# INSTRUCTIONS FOR THE TASK:
Each line of the material below that holds the word "groups" needs to be copied.

(Dataset excerpt)

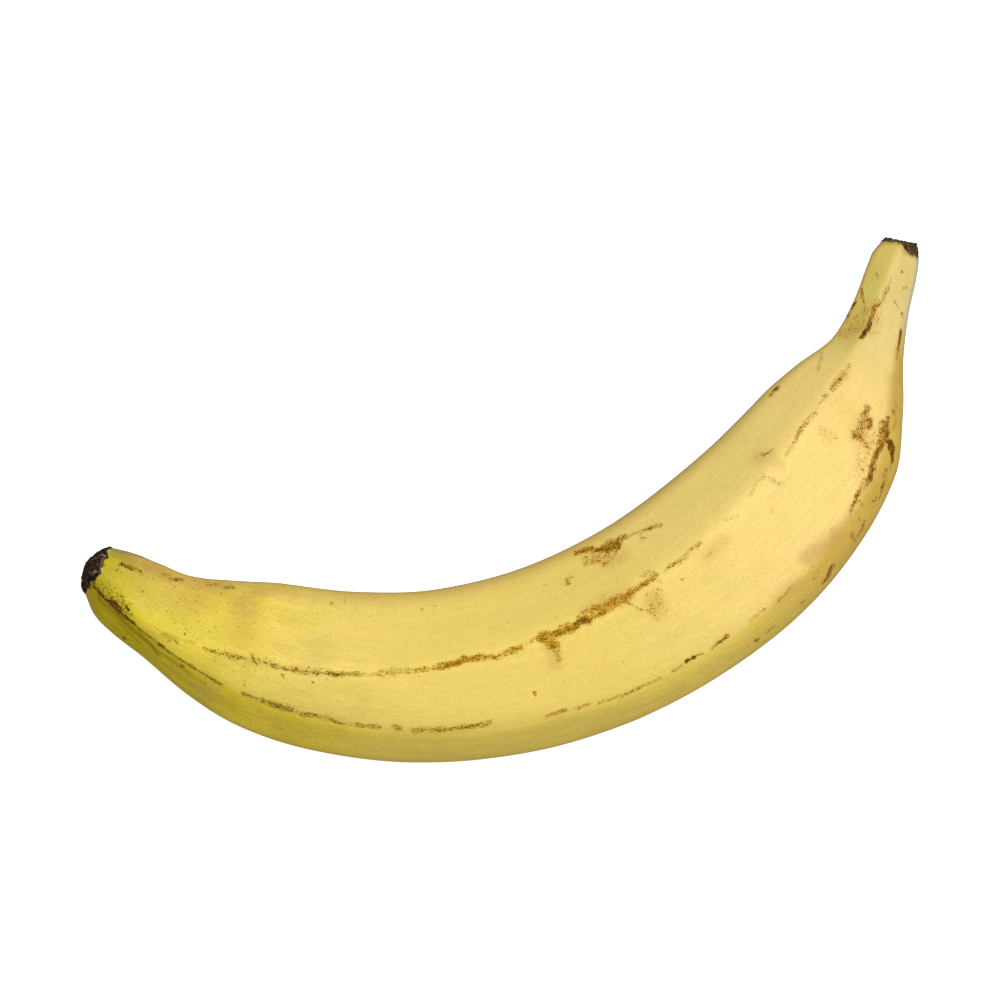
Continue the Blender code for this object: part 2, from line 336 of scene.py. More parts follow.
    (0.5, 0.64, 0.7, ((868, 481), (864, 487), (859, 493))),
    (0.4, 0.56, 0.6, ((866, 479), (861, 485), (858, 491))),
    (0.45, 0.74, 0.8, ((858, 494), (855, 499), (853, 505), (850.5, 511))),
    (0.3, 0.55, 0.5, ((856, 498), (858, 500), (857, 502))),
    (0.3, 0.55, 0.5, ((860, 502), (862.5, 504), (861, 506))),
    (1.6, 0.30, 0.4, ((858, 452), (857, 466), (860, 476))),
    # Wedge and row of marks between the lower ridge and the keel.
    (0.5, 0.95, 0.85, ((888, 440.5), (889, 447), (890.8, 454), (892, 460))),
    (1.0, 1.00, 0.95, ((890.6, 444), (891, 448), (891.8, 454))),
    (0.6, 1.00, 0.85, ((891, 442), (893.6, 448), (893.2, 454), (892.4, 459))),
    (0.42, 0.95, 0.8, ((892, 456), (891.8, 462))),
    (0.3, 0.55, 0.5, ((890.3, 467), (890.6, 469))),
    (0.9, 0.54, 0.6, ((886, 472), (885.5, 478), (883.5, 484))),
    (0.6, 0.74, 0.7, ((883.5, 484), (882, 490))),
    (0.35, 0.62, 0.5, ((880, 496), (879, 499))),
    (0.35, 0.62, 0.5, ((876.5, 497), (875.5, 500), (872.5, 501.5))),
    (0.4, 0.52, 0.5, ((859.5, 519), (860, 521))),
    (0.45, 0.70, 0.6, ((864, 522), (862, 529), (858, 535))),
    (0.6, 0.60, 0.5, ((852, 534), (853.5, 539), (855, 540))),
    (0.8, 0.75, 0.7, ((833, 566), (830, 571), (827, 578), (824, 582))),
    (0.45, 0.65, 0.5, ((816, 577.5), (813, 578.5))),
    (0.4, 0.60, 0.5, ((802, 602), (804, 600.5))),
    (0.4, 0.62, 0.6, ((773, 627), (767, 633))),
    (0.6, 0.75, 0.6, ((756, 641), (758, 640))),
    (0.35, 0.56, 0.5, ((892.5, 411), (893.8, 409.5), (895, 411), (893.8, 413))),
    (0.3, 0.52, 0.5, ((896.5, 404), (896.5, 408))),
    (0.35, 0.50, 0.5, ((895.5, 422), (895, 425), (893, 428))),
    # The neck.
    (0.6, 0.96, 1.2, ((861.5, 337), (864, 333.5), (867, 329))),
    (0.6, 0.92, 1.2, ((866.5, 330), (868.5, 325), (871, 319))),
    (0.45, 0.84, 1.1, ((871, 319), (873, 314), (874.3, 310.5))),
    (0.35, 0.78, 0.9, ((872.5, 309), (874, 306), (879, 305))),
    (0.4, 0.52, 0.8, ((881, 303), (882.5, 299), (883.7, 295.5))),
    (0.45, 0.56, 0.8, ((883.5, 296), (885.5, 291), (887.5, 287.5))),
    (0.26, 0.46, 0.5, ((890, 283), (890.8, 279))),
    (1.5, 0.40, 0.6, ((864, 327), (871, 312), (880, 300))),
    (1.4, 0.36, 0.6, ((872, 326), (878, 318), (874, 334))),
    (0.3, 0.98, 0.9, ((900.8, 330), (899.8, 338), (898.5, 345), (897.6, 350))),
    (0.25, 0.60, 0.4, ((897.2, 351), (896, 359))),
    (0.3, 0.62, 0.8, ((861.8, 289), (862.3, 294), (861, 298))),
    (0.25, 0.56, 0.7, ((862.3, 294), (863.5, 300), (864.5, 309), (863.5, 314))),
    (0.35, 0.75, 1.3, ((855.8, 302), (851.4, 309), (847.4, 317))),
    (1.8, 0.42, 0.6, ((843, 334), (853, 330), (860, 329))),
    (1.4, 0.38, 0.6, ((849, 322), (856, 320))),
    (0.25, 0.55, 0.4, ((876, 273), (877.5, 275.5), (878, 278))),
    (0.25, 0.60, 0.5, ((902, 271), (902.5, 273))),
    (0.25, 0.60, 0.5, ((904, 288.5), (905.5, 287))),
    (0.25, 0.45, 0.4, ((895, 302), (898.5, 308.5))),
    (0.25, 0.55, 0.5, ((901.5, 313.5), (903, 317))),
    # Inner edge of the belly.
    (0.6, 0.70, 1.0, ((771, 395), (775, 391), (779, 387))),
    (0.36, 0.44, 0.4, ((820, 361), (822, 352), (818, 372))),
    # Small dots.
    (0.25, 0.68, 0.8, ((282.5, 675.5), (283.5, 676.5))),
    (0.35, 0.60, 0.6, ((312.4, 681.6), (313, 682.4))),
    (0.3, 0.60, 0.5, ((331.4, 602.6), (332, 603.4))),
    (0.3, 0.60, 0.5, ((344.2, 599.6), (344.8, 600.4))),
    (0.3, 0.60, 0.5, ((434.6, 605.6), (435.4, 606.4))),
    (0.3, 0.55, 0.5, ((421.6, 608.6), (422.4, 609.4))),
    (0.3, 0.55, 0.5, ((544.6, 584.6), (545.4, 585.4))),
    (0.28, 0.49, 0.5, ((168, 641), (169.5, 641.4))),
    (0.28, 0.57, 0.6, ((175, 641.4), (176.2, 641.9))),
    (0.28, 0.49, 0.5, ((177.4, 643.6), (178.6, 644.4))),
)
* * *
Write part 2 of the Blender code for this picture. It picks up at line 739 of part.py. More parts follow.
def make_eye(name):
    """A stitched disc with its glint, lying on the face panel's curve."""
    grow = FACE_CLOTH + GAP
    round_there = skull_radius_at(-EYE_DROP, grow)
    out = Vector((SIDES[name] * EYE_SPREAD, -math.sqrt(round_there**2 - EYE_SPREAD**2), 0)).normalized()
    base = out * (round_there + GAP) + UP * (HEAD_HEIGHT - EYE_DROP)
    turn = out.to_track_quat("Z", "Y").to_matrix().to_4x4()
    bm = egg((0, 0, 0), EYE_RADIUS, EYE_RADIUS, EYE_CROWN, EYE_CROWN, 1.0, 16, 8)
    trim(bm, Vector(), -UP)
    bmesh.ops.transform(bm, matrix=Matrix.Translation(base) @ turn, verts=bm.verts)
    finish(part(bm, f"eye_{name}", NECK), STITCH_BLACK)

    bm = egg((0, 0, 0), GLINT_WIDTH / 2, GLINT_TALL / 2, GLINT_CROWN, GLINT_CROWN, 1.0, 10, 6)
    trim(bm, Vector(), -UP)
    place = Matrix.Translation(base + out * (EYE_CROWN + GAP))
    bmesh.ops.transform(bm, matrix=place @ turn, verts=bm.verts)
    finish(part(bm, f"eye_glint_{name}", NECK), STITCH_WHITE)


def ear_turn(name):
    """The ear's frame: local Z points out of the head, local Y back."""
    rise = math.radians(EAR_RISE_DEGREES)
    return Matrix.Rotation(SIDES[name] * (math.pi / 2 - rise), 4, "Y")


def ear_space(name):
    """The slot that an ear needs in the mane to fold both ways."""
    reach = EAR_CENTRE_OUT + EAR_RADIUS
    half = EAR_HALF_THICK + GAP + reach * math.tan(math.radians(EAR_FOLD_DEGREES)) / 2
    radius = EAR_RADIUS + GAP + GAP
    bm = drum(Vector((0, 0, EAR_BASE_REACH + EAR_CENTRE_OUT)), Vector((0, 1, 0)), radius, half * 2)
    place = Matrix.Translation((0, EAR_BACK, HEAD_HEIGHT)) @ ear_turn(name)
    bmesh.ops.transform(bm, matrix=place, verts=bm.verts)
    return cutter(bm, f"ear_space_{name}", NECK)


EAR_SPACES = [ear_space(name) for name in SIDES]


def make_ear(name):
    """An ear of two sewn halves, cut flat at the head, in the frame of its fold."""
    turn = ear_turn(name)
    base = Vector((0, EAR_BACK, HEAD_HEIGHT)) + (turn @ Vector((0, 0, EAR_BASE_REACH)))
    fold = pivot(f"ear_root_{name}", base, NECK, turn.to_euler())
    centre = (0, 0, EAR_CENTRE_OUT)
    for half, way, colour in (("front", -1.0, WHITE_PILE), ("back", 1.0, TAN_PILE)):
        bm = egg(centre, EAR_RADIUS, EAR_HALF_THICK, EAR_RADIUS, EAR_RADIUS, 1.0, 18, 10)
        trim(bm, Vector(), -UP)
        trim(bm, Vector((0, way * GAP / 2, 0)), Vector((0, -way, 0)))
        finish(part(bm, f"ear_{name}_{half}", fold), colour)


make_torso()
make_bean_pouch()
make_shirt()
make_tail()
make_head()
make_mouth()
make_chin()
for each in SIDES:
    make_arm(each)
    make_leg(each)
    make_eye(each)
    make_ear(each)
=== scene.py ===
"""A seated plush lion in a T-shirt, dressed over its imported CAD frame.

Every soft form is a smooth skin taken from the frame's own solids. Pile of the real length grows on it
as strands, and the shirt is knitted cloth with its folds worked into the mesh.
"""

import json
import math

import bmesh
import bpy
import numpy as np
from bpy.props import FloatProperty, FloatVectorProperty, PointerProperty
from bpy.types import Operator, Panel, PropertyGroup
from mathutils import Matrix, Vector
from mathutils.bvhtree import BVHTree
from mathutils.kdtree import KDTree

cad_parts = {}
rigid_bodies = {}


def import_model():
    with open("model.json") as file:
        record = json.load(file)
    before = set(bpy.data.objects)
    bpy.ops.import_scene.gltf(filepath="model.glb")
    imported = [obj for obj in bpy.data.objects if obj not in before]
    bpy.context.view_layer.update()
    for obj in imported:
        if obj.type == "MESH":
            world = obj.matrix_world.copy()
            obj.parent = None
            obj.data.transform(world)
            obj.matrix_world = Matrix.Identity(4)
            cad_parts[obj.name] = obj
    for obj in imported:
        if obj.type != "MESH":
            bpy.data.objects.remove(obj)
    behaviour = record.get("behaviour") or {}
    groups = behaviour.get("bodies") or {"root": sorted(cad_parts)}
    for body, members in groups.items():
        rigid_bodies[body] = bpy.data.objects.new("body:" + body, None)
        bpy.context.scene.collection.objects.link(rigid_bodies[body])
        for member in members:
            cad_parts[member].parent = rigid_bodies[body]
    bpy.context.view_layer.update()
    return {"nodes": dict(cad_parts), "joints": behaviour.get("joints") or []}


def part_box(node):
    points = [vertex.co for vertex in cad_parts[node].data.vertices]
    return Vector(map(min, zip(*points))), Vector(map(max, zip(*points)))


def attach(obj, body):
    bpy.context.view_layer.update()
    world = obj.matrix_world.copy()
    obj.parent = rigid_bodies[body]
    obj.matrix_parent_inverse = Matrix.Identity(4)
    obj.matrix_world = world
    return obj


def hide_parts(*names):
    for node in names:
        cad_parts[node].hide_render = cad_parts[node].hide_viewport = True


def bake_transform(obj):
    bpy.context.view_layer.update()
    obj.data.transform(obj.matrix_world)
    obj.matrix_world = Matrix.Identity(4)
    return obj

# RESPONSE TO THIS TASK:
    groups = behaviour.get("bodies") or {"root": sorted(cad_parts)}
    for body, members in groups.items():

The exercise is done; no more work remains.